You’ll find all these addresses mapped out below:

  • Taste of France

    I love Toulouse. Thanks for these tips. I can’t wait to check them out.

    • Do you have plans to travel to the area?

      • Taste of France

        I live nearby.

  • Janet

    I will never forget the restaurant we visited in Toulouse that advertised “foie gras a volonte” (sorry, no accents on my French words), which I understand to mean “all-you-can-eat foie gras.” Oh my goodness.

    • That can’t end well. :)

      • Janet

        Well, we ate there, and it was good, but we only served ourselves a “reasonable” amount from the generous serving board that was presented at the table. More would have been ridiculous.

    • Haha ! I am not sure about the quality of the foie gras in that case because “à volonté” often means “bad quality”, but we never know, it might still have benne an okay quality ^^ You should travel to Gers next time, the best place to eat foie gras at low price! :D

  • Susan Foulds

    What an excellent overview. Makes me want to book a flight to Toulouse immediately. thank you for posting this. Will be forwarding it to friends!!!

  • These all look like such great places to eat! x
    Izzy | http://www.pinchofdelight.com

  • rachelsloan79

    So pleased to see one of my favourite French cities written up! My previous trips to Toulouse were when I was a student/assistante d’anglais so I was on a shoestring budget and my main culinary memories of the place consist of falafel and crèpes ;) I hope I’ll have a chance to return and sample some of Lucie’s recommendations.

  • Jean Des Esseintes

    Mangevin (I hope it doesn’t close!), Octave, etc., La Ville Rose je t’adore!!!

  • Yael Netter

    It all looks so great and tasty.

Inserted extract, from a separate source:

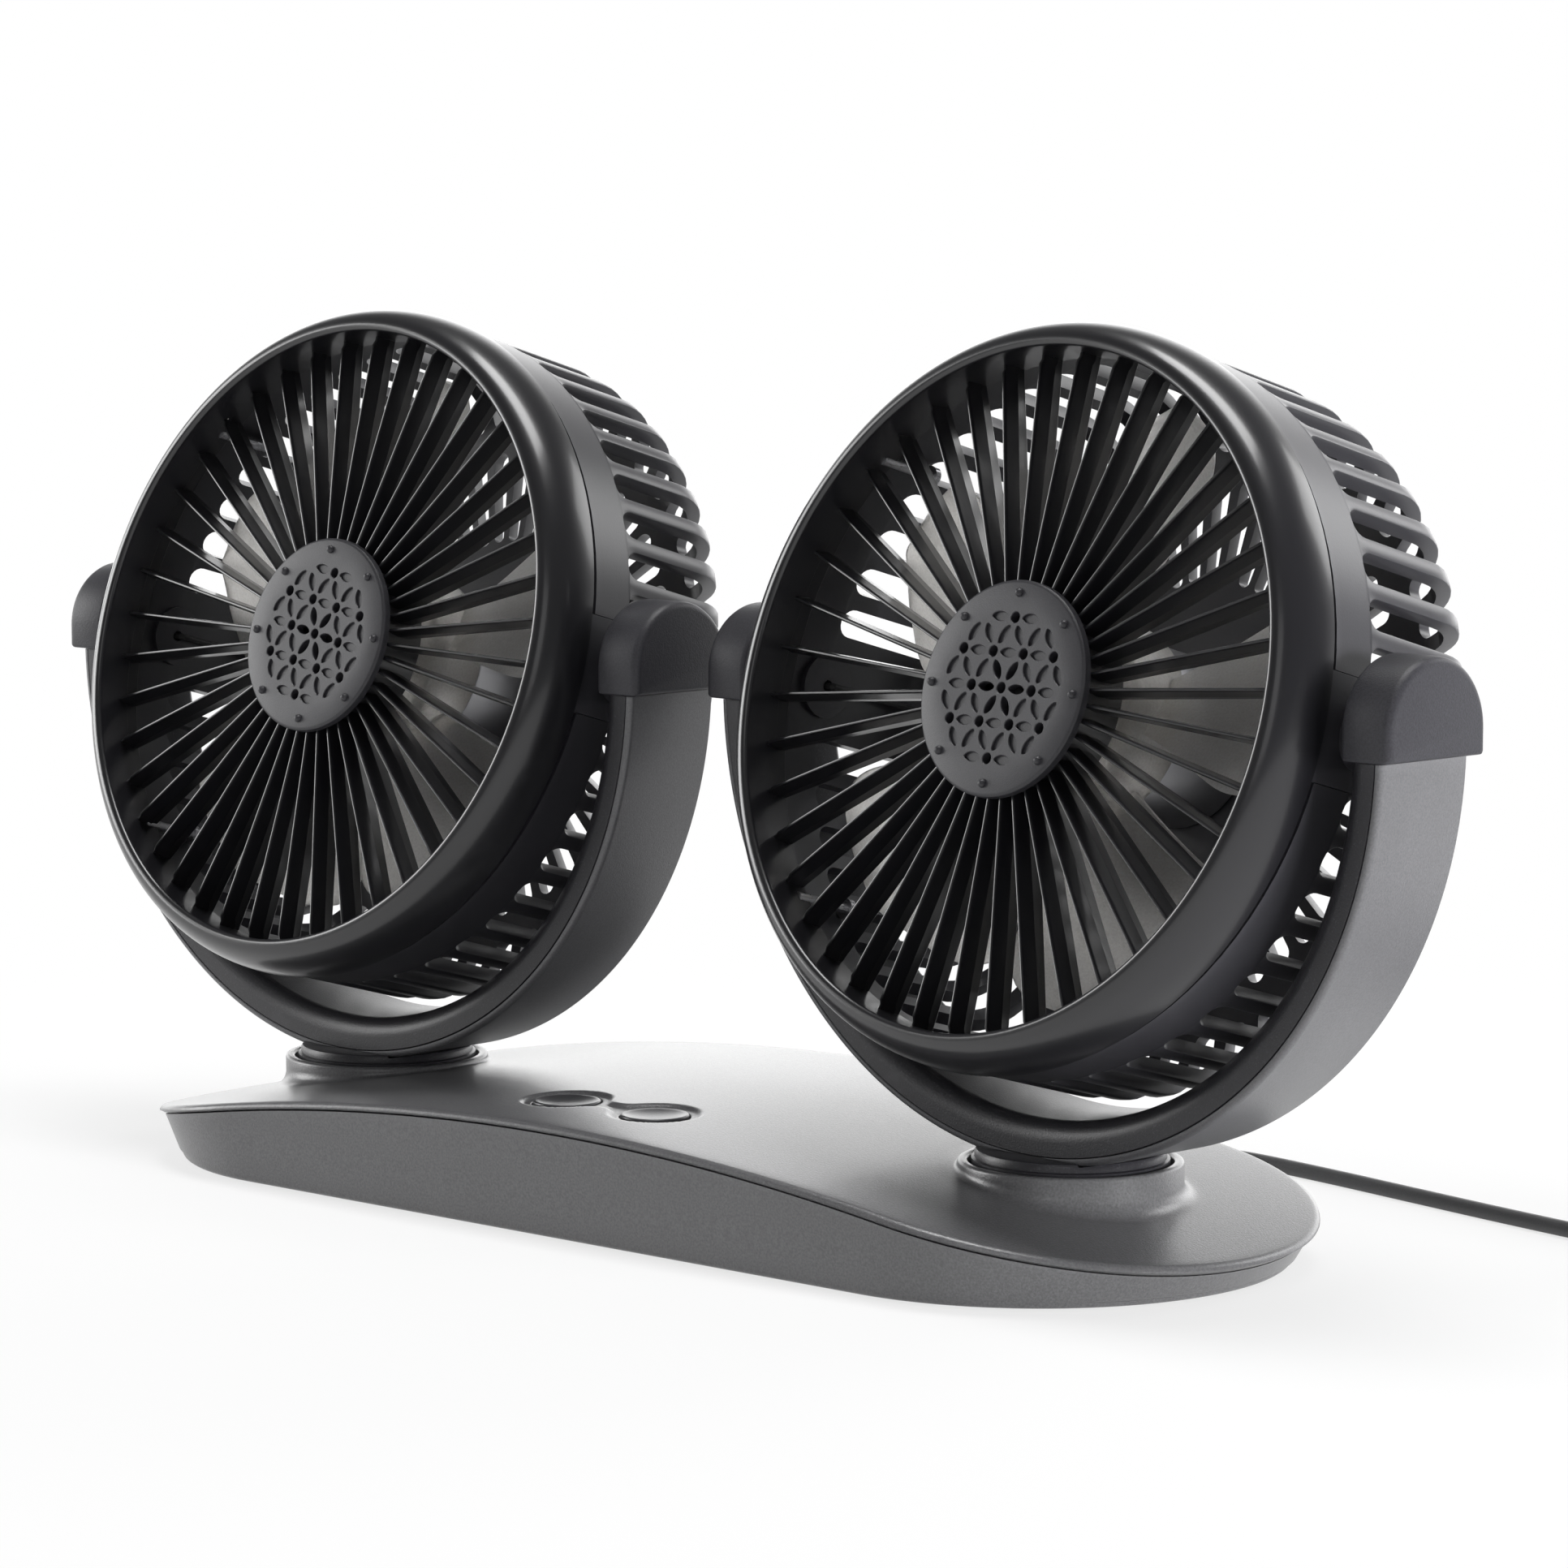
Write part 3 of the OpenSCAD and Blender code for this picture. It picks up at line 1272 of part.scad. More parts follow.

My husband and I will be in Toulouse for the first time on June 2017 and will spend there 5 days. We are more meat lovers and would like to eat every night in a different restaurant (-:

    • Wonderful, I hope you have a great time!

      • Yael Netter

        Thank you. Could you recommend me on meat restaurants in Toulouse and Paris?

        • In Toulouse I can’t, but in Paris I recommend Beef Club, Champeaux and Hugo Desnoyers.